Sunday 26 April 2015

Drugs?! What Drugs???

1 Surgery
Tonsillectomy & UPPP
10+ Days Recovery
Liquid Narcotics
72 Tylenol pills
Antibiotics
Ice packs
Me
A Camera
&
Boredom

Here you go...

  
   






Wednesday 8 April 2015

That Girl

For most of my life I've never been able to properly vocalize my thoughts or my feelings. As a teenager is came out in pure rage (sorry Mom).  As a young adult, it was often a complete mental shut down. Denial? Inability to just deal? The lack of knowing how to actually spit out the words that bounced around in my head?!

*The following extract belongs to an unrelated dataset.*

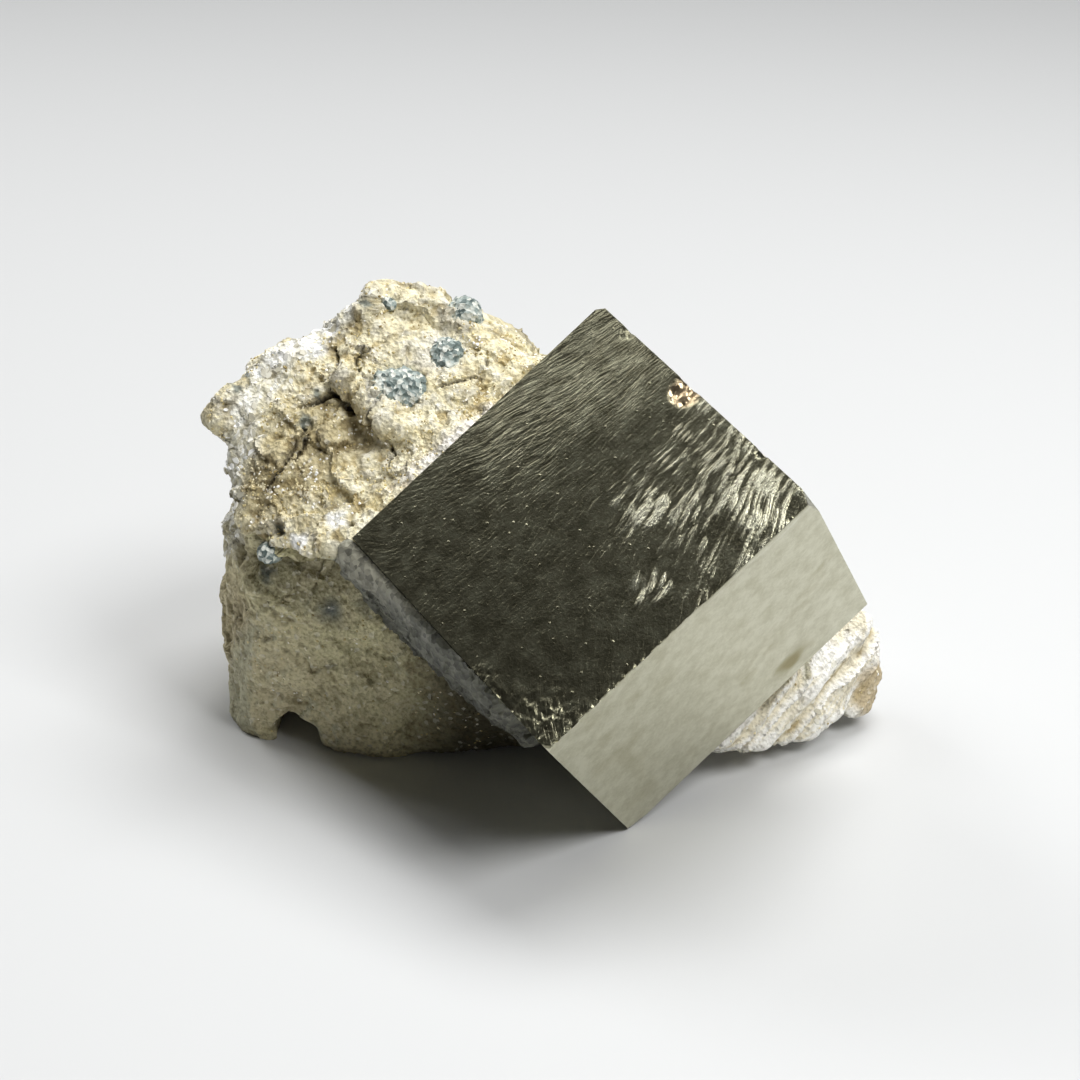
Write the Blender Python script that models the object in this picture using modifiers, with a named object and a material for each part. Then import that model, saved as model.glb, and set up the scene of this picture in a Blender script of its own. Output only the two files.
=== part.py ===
"""A pyrite cube on its matrix: one big crystal grown into a block of pale schist, with a selvage
of grey quartz down one side of the crystal and knots of green-grey chlorite in the rock.

Metres, +Z up, seen from -Y. Lengths are written in millimetres and multiplied by MM.
Everything is laid out from the crystal's lowest corner, which touches the table; stand_on_origin
then moves the specimen so that its box stands centred on the world origin.
"""

import math

import bmesh
import bpy
from mathutils import Matrix, Vector

MM = 0.001

# The crystal, in its own frame: X along its long edge, Y along the edge that runs back up the
# rock, Z out of the broad top face. Its origin is the near corner of that face.
CRYSTAL_LONG = 32.0
CRYSTAL_BACK = 29.6
CRYSTAL_DEEP = 26.4
CRYSTAL_X = Vector((0.7273, 0.3450, 0.5933))
CRYSTAL_Y = Vector((-0.6141, 0.7132, 0.3380))
CRYSTAL_Z = Vector((-0.3066, -0.6102, 0.7305))
EDGE_WEAR = 0.15
GAP = 0.3

# The plane of the table, just above the crystal's corner point because that point is chipped.
TABLE = 0.2

# How the matrix breaks: the grid that joins its blocks, then broad lumps, then small chips.
ROCK_GRID = 0.9
ROCK_KEPT = 0.21
LUMP_SIZE = 7.0
LUMP_HEIGHT = 1.1
CHIP_SIZE = 3.0
CHIP_HEIGHT = 0.8

# The blocks of the matrix, each the hull of its corners. They run through one another.
FOOT_BLOCK = (
    (-36.6, 11.4, 24.0), (-38.3, 15.5, 5.0), (-39.9, 18.0, -1.0), (-40.5, 20.0, 24.0),
    (-41.4, 22.0, 12.5), (-41.3, 23.0, -1.0), (-26.6, 13.4, -0.8), (-13.8, 14.4, 1.9),
    (-4.0, 14.6, 1.2), (-30.0, 10.8, 23.4), (-20.0, 9.6, 17.5), (-9.0, 10.6, 7.0),
    (-38.0, 30.0, 1.5), (-37.0, 36.0, 22.0), (-22.0, 42.0, 1.5), (-18.0, 44.0, 26.0),
    (8.0, 39.0, 3.6), (8.0, 40.0, 21.0),
)
BACK_FOOT = (
    (-30.0, 30.0, -1.5), (-27.0, 40.0, -1.5), (-12.0, 42.5, -1.5), (-8.0, 33.0, -1.5),
    (-18.0, 27.0, -1.5), (-33.0, 34.0, 8.0), (-20.0, 45.0, 12.0), (-4.0, 40.0, 8.0),
)
BROW_BLOCK = (
    (-26.5, 6.0, 27.3), (-31.3, 6.9, 26.4), (-35.6, 8.6, 25.4), (-37.4, 11.5, 28.0),
    (-39.2, 15.5, 31.6), (-37.3, 18.5, 40.2), (-34.4, 20.5, 42.0), (-27.3, 22.8, 44.6),
    (-22.0, 7.4, 22.4), (-14.0, 23.0, 40.0), (-9.7, 23.6, 39.8), (-22.0, 33.0, 42.0),
    (-8.0, 31.0, 36.6), (1.0, 33.0, 32.4), (-34.5, 31.0, 37.5), (-37.0, 30.0, 20.0),
    (0.0, 38.0, 26.0), (-26.0, 40.0, 28.0), (-6.0, 22.0, 20.0), (-20.0, 6.0, 24.0),
)
TOP_PLATE = (
    (-28.0, 16.8, 40.3), (-24.5, 13.2, 36.6), (-27.4, 19.1, 42.9), (-26.2, 22.4, 45.4),
    (-25.2, 24.4, 46.9), (-19.6, 25.2, 46.1), (-16.5, 25.2, 44.4), (-10.5, 24.0, 40.9),
    (-15.2, 13.6, 37.4), (-19.2, 12.2, 34.9), (-9.5, 19.0, 40.0), (-22.0, 31.0, 43.5),
    (-10.0, 30.0, 39.0), (-26.0, 22.0, 38.0), (-14.0, 20.0, 32.0),
)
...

I'm the girl that lets the jerk cut in front of me in the grocery line because maybe he just didn't mean to. I'm the girl who never asks for the change back if a waitress doesn't offer it. I'm the girl who doesn't speak up in meetings because I know nobody gives a shit what I have to say. I'm the girl who knows her husband is lying to her everyday but still stays for a miserable ten years. I'm the girl who has daddy issues but still struggles to realize it's not MY fault. I'm the girl who lets her 'friends' walk all over her. I'm the girl who just shuts her mouth and takes it. And I'm the girl who has anxiety about all of the above.

I am that girl.
I am that girl.
I am that girl.

I used to be that girl...
I am not that girl...
I am not that girl...
I am not that girl...

I am the girl who says "Excuse me sir, I was here first". I am the girl who doesn't care any more that it's just $1.00...bitch, give me my money. I am the girl who runs the meeting like a pimp. I'm the girl who left because I knew I deserved better. I am the girl who's getting better at realizing it really isn't MY fault. I am the girl, who without the need to explain or justify, has cut you right out of my life because you know exactly what you did and it stung my soul.

I am the girl who is finding her way.
I am that girl...




Waiting for Perfection


It's not uncommon to find me sitting on the floor in a pile of books in the middle of the self-help section at Chapters. That place is my temple. My safe haven. My glorious happy place.  I'm always on the hunt for that one book that will change my life forever.

I just read...actually, devoured "Let the Elephants RUN" by David Usher.

And, sweet baby elephants on fire...I'm positive he wrote it just for me.

"Stop looking at creativity as the lottery 
that someone else won at birth" ~ David Usher

Everyone with even an ounce of doubt in themselves should read this book.

That's all...

Saturday 24 January 2015

Walk The Line

Do you know how much it sucks to post about your private life, only to have it completely implode on you within days/weeks/months of your post.  There's this fine line of trying to decide if it's worth it to let life play out in words or if it's best to just keep it private to save the torture of everyone knowing your joy and pain as it's happening in real life. 

I just spent a few hours going thru my old blog posts and had this panicked feeling of wanting to delete all the posts that no longer applied. You know the ones..."OMG, I love my husband"...nah, shit, we're getting a divorce...."OMG, I loooove my new boyfriend"...nah, wait...we broke up too.  FML...it's so embarrassing. You're so sure of something one day, then two months later you look back and wonder what the fuck what wrong with you?! There's days that I'm actually convinced that writing about my life somehow jinxes my life. 

So here I sit, glass of wine in hand, debating if it's worth it to unleash my soul to the world anymore. I fret over the content of what I want to say vs what I think I should say. I tend to censor myself as to not offend 'so-and-so'.  Maybe it's getting older and realizing whats actually important in life? I'm 33, and it's stupid that I give a shit about who I'm appealing to on social media.  I started this bastard of a blog as a fun way to journal my yoga experiences.  Over two years it's turned into some demon that chases me in my dreams.  

I'm an open book in real life.  Ye ask and ye shall be told.  I don't know why it bothers me so much more to be honest via the cyber world.  Maybe it's paranoia, maybe it's realizing that not everyone needs to know your business.  Either way...I'm taking a step back from vomiting out my heart and soul.  Maybe some things are best kept private. Maybe in two weeks I'll forget I wrote this and blabber on about life all over again.  Who knows?! All I know for sure, at this very moment, is that I'm the happiest I have ever been. Like EVER.  And I don't want to ruin that. 

For now, without hesitation...I sign off, not knowing if I'll be back or not.  And I'm ok with that.